Rows from a 3D modeling dataset
"""
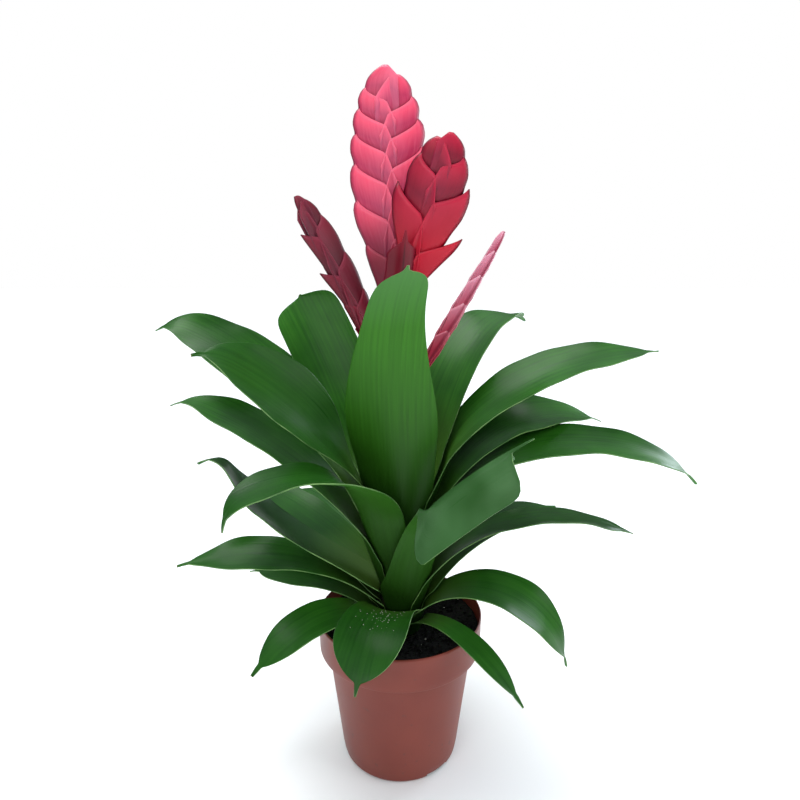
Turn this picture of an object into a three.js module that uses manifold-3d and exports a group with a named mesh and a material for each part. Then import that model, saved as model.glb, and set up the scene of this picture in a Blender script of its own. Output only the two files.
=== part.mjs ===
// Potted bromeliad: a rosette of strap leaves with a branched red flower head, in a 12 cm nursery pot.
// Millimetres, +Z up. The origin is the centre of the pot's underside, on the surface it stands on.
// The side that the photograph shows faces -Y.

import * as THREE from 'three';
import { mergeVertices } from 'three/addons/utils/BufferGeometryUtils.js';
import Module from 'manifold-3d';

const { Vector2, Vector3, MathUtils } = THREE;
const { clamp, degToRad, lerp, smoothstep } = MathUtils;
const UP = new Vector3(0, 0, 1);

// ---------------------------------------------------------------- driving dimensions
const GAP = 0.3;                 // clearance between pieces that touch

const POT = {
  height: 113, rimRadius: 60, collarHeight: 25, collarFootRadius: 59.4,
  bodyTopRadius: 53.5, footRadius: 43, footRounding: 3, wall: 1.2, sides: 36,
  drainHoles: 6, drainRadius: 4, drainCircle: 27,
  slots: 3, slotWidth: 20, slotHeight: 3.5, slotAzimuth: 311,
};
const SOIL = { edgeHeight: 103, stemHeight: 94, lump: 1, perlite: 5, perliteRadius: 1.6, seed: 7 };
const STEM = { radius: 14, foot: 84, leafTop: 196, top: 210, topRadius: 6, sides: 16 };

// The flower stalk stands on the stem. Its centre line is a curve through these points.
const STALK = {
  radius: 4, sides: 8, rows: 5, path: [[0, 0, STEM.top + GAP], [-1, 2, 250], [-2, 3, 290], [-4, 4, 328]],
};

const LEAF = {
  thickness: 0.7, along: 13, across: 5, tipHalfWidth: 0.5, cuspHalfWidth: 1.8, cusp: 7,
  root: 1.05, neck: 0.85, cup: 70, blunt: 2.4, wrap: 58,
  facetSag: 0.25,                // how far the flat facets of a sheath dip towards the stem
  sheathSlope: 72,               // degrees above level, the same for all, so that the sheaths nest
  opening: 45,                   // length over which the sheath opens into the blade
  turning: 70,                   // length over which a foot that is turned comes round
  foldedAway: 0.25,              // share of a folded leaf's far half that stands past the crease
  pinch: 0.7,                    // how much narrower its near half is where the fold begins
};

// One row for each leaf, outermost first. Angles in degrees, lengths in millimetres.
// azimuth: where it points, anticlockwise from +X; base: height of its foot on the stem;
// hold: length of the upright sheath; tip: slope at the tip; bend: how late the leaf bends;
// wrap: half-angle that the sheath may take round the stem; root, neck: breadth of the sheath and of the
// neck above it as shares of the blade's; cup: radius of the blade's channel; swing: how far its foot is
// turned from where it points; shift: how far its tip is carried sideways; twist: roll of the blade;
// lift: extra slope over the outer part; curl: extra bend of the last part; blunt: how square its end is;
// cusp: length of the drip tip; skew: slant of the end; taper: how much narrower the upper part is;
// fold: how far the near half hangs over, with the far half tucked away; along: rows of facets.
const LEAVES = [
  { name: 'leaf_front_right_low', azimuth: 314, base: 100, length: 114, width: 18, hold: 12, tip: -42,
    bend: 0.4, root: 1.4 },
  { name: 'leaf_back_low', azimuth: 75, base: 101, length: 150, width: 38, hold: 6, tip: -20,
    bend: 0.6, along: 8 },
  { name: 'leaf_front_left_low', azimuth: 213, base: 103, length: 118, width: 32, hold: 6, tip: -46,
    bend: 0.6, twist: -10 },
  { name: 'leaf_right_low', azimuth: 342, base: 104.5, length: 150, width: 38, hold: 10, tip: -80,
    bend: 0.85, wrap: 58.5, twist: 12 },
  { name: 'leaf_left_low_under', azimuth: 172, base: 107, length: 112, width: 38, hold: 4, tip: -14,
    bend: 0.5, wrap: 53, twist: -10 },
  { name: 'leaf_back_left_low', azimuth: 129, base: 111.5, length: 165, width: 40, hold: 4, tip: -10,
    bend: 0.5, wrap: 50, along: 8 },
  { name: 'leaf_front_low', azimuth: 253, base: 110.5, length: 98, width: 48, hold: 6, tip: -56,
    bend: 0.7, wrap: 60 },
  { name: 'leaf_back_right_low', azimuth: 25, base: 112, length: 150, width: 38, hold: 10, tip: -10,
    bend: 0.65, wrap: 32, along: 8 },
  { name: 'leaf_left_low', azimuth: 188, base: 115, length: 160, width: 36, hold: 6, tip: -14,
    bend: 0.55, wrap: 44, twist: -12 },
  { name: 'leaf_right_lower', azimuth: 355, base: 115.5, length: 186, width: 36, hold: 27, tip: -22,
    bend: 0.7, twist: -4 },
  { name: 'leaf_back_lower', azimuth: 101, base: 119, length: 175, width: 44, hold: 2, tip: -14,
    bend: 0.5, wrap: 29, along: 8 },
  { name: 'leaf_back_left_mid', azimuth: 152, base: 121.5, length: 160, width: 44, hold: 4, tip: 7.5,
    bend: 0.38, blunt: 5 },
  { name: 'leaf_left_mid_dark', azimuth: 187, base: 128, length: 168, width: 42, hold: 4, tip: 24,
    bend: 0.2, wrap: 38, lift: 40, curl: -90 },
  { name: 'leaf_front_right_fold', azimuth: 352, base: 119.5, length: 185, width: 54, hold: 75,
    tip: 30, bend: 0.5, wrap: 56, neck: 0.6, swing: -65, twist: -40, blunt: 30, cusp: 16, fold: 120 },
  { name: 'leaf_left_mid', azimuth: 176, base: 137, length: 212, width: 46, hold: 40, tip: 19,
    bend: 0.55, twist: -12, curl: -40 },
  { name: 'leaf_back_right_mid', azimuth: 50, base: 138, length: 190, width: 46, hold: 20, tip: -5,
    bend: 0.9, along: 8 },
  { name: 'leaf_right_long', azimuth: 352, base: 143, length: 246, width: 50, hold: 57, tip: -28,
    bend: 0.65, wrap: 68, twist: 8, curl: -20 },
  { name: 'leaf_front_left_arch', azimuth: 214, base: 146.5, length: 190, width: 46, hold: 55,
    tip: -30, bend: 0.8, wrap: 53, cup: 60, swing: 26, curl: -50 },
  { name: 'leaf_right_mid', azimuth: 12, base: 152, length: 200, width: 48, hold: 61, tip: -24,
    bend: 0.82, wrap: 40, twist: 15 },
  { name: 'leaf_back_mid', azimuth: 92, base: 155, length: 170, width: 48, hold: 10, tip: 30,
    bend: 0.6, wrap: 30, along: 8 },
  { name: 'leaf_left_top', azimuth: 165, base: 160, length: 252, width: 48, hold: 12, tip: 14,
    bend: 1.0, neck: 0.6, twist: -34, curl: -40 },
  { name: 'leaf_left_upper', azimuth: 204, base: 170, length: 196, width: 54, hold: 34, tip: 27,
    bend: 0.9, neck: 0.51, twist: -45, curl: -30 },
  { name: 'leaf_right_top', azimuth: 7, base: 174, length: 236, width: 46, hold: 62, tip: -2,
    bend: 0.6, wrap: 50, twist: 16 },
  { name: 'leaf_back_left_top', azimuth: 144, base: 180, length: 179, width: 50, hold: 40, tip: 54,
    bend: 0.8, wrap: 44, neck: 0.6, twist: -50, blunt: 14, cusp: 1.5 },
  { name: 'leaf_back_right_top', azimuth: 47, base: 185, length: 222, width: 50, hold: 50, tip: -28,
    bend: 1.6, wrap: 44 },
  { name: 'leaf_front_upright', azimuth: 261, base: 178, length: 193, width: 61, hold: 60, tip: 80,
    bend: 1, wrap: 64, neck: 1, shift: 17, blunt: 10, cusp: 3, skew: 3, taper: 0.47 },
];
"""
"""
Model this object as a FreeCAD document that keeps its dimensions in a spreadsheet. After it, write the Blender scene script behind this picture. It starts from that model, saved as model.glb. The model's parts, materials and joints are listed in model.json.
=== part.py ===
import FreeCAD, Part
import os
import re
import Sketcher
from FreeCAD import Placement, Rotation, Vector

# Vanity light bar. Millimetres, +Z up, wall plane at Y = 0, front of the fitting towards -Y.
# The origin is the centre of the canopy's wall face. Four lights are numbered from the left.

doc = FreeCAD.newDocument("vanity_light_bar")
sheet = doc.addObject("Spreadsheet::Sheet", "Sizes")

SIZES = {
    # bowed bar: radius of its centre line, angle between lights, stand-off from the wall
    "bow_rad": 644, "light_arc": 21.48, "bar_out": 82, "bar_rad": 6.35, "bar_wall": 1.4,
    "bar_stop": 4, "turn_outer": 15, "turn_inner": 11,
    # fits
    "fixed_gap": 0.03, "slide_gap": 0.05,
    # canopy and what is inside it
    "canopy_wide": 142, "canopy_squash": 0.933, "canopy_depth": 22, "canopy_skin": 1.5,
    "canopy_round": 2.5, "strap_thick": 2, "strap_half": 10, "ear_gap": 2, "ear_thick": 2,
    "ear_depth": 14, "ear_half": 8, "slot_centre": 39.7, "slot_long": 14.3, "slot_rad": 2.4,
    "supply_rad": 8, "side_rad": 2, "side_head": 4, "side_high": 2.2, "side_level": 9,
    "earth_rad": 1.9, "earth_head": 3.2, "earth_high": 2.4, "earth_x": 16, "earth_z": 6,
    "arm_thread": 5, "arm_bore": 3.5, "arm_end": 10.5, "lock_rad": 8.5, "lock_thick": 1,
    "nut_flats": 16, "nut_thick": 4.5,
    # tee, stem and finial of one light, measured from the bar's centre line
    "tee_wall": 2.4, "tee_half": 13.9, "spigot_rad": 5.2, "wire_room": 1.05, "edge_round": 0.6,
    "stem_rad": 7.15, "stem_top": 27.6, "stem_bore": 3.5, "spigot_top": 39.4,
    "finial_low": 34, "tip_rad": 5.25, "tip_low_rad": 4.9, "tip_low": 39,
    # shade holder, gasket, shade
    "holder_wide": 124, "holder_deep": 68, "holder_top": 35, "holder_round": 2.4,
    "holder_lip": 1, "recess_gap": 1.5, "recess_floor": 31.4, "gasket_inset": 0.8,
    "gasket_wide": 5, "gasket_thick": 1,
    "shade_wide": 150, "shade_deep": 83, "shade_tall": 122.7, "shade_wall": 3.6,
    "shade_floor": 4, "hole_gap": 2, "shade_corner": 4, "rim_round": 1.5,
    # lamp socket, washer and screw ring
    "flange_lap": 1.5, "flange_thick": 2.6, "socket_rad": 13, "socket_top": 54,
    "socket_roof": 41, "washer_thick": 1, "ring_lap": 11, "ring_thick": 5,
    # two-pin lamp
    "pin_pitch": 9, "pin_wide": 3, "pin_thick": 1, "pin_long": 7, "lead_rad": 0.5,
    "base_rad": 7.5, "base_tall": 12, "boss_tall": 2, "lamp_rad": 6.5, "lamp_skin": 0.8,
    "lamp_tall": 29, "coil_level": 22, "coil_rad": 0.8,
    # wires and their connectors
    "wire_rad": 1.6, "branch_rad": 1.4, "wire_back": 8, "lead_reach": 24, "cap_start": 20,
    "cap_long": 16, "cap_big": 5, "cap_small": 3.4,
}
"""
EXERCISE TASK:
Write out every line from the entries where "with" appears.

SOLUTION:
Turn this picture of an object into a three.js module that uses manifold-3d and exports a group with a named mesh and a material for each part. Then import that model, saved as model.glb, and set up the scene of this picture in a Blender script of its own. Output only the two files.
// Potted bromeliad: a rosette of strap leaves with a branched red flower head, in a 12 cm nursery pot.
// fold: how far the near half hangs over, with the far half tucked away; along: rows of facets.